The Community Legal Services (CLS) Programme in Bangladesh, organised an event, titled ‘Celebrating Challenge & Change: Community Legal Services in Bangladesh’ on 21 March 2017. The daylong event was held at the British Council auditorium, Dhaka University campus office to highlight the importance, achievements and challenges of CLS programme. The CLS programme is implemented by Maxwell Stamp PLC and the British Council with the Centre for Effective Dispute Resolution (UK) and funding from UK aid.
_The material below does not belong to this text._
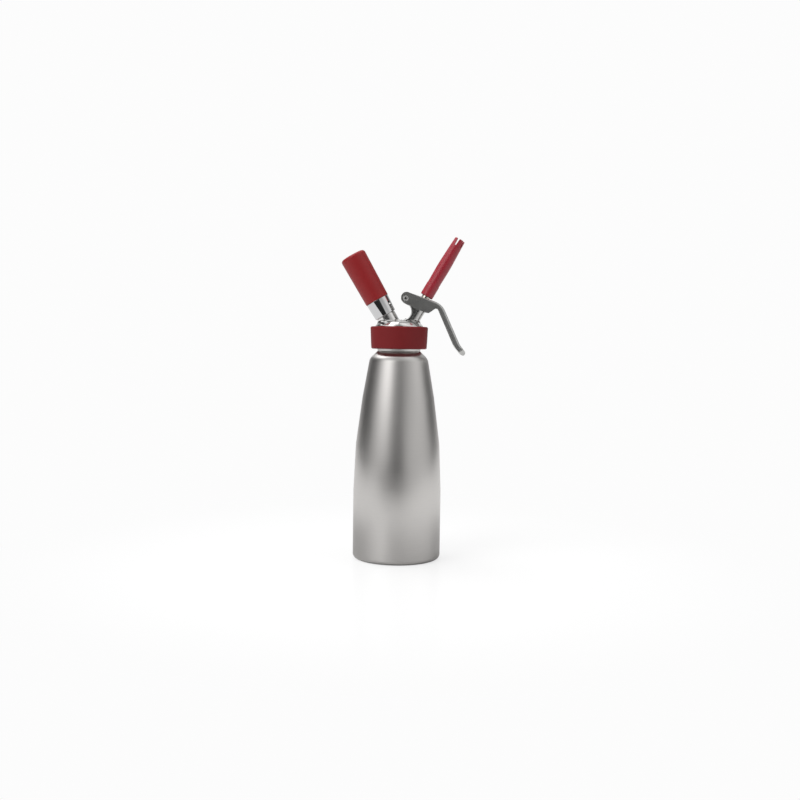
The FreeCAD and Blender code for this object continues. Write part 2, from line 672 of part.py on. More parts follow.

Dr. Shirin Sharmin Chaudhury, Honourable Speaker of the National Parliament was present as the chief guest. David Ashley, Acting High Commissioner to Bangladesh, British High Commission was present as the special guest. Joel Harding, Governance Team Leader of DFID Bangladesh; Syeda Rizwana Hasan, Chief Executive Officer, Bangladesh Environmental Lawyers Association (BELA); Sara Hossain, Honorary Executive Director, Bangladesh Legal Aid and Services Trust (BLAST); Barbara Wickham, Director, British Council; Jerome Sayre, Team Leader, CLS Programme, and Christine Forrester, Capacity Building Component Lead, CLS Programme and developer of the CLS Quality Standards, participated in the event as speakers.
In her welcome speech, Barbara Wickham, Director, British Council said, “Since its inception, CLS has been focusing on reaching women and girls, strengthening the services of the Government of Bangladesh (GoB), and advocating for laws and policy reform. CLS strives to support grants partners through the intensive capacity building so that partners can provide quality legal services to the poor and marginal people, especially women and girls. We expect and believe that government, NGOs and other stakeholders will continue their support to provide legal services to poor and marginalised.”
In his remarks, Jerome Sayre, CLS Team Leader, highlighted achievements since 2012 – an additional 16% of the country and estimated 13.9 million more people now have access to justice through legal services. End line survey data after four years of field activities has shown dramatic increases in awareness of legal rights for women including dowry (17% to 87%), divorce (15% to 89%) and maintenance payments (9% to 91%). Also significant, he said, were the large increases in satisfaction among women seeking justice as they moved away from family and traditional shalish to modern mediation by community members assisted by NGO partners.
CLS Capacity Building Lead Christine Forrester emphasised the important role of the Quality Standards in increasing the satisfaction of justice seekers. The Quality Standards concept, she said, has been extensively used by organisations in the UK to assure quality services to clients – and is being used in Bangladesh for the first time with CLS NGO partners. She reported that on most standards, over 80% of CLS partners made satisfactory improvements.
During the second half of the conference, a number of distinguished guests including eminent lawyer Dr. Kamal Hossain; Meghna Guhathakurata, Member, National Human Rights Commission; Dr. Iftekharuzzaman, Executive Director, Transparency International Bangladesh (TIB); Professor Dr. Sumaiya Khair, Faculty of Law, University of Dhaka handed over BEACONS Award to CLS partner organisations.
The objective of CLS Programme is to provide grants to eligible NGOs to support the delivery of community legal services and provide greater access to justice to the poor, marginalised and socially excluded communities in Bangladesh with a specific focus on women and girls. CLS was launched in August 2012 and will end in July 2017.